Question of ethics

April 2018

Solicitors' duties in Advocates Graduated Fee Scheme matters

Q. I am acting for a client in a complicated crown court matter, and the chambers I generally instruct on such matters is refusing to take on new work in protest at the Advocates Graduated Fee Scheme (AGFS). I have contacted some other local chambers, but I am struggling to find a replacement. This could leave my client with no trial advocate.

I have seen from the press that this is becoming a major problem in these types of cases, with some trials having been adjourned. What is your advice?

You have a duty to act in your client’s best interests (Principle 4), and under Principle 1, to uphold the rule of law and the proper administration of justice. You also have a duty, detailed in Chapter 7 of the SRA Code of Conduct 2011, to assess any potential risks to compliance and to have in place systems to address issues identified.

To ensure compliance you are advised to make proper efforts to find a replacement advocate, whether it be a different barrister, or a solicitor advocate. You should document all such efforts made.

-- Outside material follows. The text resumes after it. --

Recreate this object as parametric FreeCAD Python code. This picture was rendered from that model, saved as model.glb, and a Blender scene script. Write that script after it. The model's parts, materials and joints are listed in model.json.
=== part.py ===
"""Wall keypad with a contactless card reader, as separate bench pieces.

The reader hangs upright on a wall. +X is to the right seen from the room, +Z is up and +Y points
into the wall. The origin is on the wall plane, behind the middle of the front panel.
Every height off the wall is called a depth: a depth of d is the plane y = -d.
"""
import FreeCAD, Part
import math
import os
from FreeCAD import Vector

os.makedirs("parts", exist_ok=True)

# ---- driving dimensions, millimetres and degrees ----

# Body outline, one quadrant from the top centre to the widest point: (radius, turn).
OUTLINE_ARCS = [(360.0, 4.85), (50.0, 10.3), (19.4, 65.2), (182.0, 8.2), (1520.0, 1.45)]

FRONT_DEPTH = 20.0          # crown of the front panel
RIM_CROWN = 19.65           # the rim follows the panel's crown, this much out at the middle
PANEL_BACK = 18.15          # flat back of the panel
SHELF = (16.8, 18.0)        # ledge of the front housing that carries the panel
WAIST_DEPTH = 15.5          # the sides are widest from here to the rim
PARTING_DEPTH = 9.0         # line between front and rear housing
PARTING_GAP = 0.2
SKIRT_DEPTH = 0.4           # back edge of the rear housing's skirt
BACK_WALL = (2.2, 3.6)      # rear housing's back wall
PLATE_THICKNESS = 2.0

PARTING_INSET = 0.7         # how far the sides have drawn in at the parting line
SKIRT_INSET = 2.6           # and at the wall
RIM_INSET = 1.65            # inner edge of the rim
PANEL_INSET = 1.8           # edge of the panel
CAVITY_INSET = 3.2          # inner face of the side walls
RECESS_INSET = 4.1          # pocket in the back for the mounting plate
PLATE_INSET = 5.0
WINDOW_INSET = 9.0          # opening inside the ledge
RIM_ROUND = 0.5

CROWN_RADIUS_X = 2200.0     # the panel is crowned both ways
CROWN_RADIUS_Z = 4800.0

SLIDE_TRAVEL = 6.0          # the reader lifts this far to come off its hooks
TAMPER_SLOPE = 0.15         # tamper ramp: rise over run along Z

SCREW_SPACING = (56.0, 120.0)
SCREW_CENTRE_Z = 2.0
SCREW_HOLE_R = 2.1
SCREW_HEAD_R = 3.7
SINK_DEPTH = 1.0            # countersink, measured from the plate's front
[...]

  • If your first-choice counsel is declining work, you should contact as many alternative chambers as possible to establish whether they are taking part in the current action.
  • You should explain your difficulties to the court and the prosecution at the earliest opportunity, to assist with proactive case management.
  • If you employ solicitor advocates, they should be utilised where they have both the skills and resources to take the work on (see Outcome 1.4).
  • If you have been unable to locate an advocate and the court is unwilling to adjourn, you may need to assist the client to represent themselves as best they can. As you are on the record you should attend court with the client, explain the situation to the court and offer any support you can to the client during the hearing.

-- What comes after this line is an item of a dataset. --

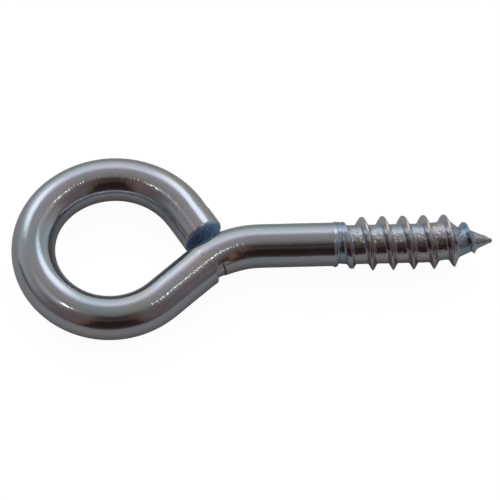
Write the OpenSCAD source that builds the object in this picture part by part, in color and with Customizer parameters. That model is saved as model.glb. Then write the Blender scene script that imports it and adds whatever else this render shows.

Although you have a duty to act in your client’s interests you also have a duty to uphold the rule of law and the proper administration of justice and that would include making every effort to ensure court hearings take place when tabled, unless adjourned with the agreement of the court. It may be helpful to explain this to your client.

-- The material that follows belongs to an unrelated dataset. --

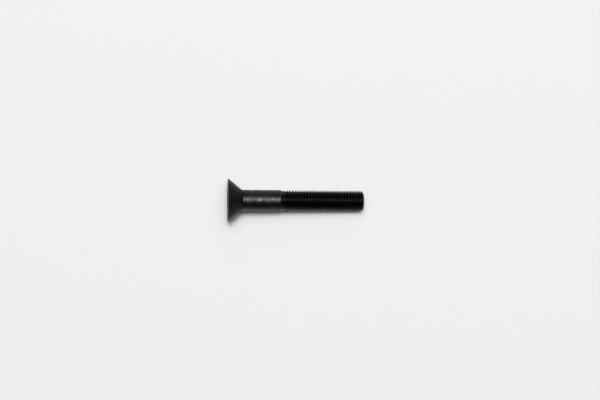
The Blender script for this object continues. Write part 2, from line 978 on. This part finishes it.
@dataclass(frozen=True)
class OverheadCamera:
    """A camera that looks straight down at the screw.

    The picture's width is measured at its height above the floor. The camera stands aside and
    back from the middle of the screw, and is rolled by a part of a degree.
    """

    height: float = 0.58
    picture_width: float = 221.0 * MM
    picture_height_above_floor: float = 4 * MM
    sensor: float = 36.0
    aside: float = 1.78 * MM
    back: float = 0.30 * MM
    roll: float = 0.45

    def place(self) -> bpy.types.Object:
        """Places the camera and makes it the scene's own.

        Returns:
            The camera's object.
        """
        data = bpy.data.cameras.new("overhead_camera")
        data.sensor_width = self.sensor
        data.lens = self.sensor * (self.height - self.picture_height_above_floor) / self.picture_width
        camera = bpy.data.objects.new("overhead_camera", data)
        camera.location = (self.aside, self.back, self.height)
        camera.rotation_euler = (0, 0, math.radians(self.roll))
        bpy.context.scene.collection.objects.link(camera)
        bpy.context.scene.camera = camera
        return camera


@dataclass
class PaleStudio:
    """The pale floor, the lamps, the dim room and the camera.

    Wall top and wall fade are where the pale walls start to fade and where they end, in
    degrees above the horizon.
    """

    floor_half: float = 4.0
    floor_grey: float = 0.86
    floor_roughness: float = 0.9
    room_grey: float = 0.008
    wall_grey: float = 0.8
    wall_top: float = 7.5
    wall_fade: float = 10.0
    lamps: tuple[SoftLamp, ...] = (
        SoftLamp("key_lamp", lean_right=1.5, lean_back=12.0, half_width=8.2, half_depth=6.3, light=0.61),
        SoftLamp("wide_lamp", lean_right=1.5, lean_back=13.5, half_width=22.0, half_depth=18.0, light=0.47),
        SoftLamp("back_card", lean_right=2.0, lean_back=46.0, half_width=13.0, half_depth=18.0, light=0.06),
    )
    camera: OverheadCamera = OverheadCamera()

    def set_up(self) -> None:
        """Makes the floor, the lamps, the room's light and the camera."""
        floor = self.floor()
        for lamp in self.lamps:
            lamp.hang()
        self.room()
        self.camera.place()
        LOG.info("the studio has %d lamps over a floor %.0f m wide", len(self.lamps), 2 * self.floor_half)

    def floor(self) -> bpy.types.Object:
        """Makes the floor, one flat square with its middle under the screw.

        Returns:
            The floor's object.
        """
        half = self.floor_half
        mesh = bpy.data.meshes.new("floor")
        corners = [(-half, -half, 0), (half, -half, 0), (half, half, 0), (-half, half, 0)]
        mesh.from_pydata(corners, [], [(0, 1, 2, 3)])
        material = bpy.data.materials.new("pale_paper")
        material.use_nodes = True
        shader = material.node_tree.nodes["Principled BSDF"]
        shader.inputs["Base Color"].default_value = (*(self.floor_grey,) * 3, 1)
        shader.inputs["Roughness"].default_value = self.floor_roughness
        shader.inputs["Specular IOR Level"].default_value = 0.0
        mesh.materials.append(material)
        floor = bpy.data.objects.new("floor", mesh)
        bpy.context.scene.collection.objects.link(floor)
        return floor

    def room(self) -> None:
        """Fills the room with dim even light, behind pale walls that fade out as they rise.

        The walls' grey goes to the room's between two heights above the horizon, told by the
        sine of their angle. They show to the camera, in reflections and through glass alone.
        """
        world = bpy.data.worlds.new("dim_room")
        world.use_nodes = True
        nodes = NodeTree(world.node_tree)
        direction = nodes.add("ShaderNodeTexCoord").outputs["Generated"]
        height = nodes.add("ShaderNodeSeparateXYZ", {0: direction}).outputs[2]
        top, fade = (math.sin(math.radians(angle)) for angle in (self.wall_top, self.wall_fade))
        walls = nodes.ranged(height, (top, fade), (self.wall_grey, self.room_grey))
        path = nodes.add("ShaderNodeLightPath").outputs
        mirrored = nodes.larger(path["Is Glossy Ray"], path["Is Transmission Ray"])
        seen = nodes.larger(path["Is Camera Ray"], mirrored)
        shown = nodes.add("ShaderNodeMix", {0: seen, 2: self.room_grey, 3: walls}).outputs[0]
        background = world.node_tree.nodes["Background"].inputs["Color"]
        world.node_tree.links.new(nodes.grey(shown), background)
        bpy.context.scene.world = world


def check_size(piece: bpy.types.Object) -> None:
    """Stops the script where the piece reaches outside the CAD part that it stands for.

    Args:
        piece: the screw's object.
    """
    low, high = (np.array(corner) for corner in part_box(CAD_NODE))
    places = np.array([v.co for v in piece.data.vertices])
    outside = max((low - places.min(axis=0)).max(), (places.max(axis=0) - high).max())
    LOG.info("%s reaches %.4f mm outside its CAD part", piece.name, outside / MM)
    if outside > BOX_TOLERANCE:
        raise ValueError(f"{piece.name} reaches {outside / MM:.3f} mm outside its CAD part")


def main() -> None:
    """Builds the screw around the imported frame, dresses it and sets up the studio."""
    logging.basicConfig(level=logging.INFO, format="%(name)s: %(message)s")
    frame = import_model()
    bpy.context.scene.view_settings.view_transform = "Standard"
    axes = ScrewAxes.from_record(frame["record"])
    screw = SocketScrew()
    piece = screw.build(axes, FINISHES)
    check_size(piece)
    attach(piece, BODY)
    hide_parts(CAD_NODE)
    LOG.info("%s has %d triangles", piece.name, len(piece.data.polygons))
    PaleStudio().set_up()


if __name__ == "__main__":
    main()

Where you haven’t yet taken on a case, we would advise you to:

  • Consider your position and the contingencies you have in place
  • Clarify with your client what your retainer covers whether advice, representation, advocacy
  • Discuss the possibility of unavailability of counsel and viable alternatives

It would not be acting in the clients interests to take a matter on knowing you are likely to be unable to complete it on their behalf. Should you be considering limiting your retainer then please read our previous warning notice issued in 2015.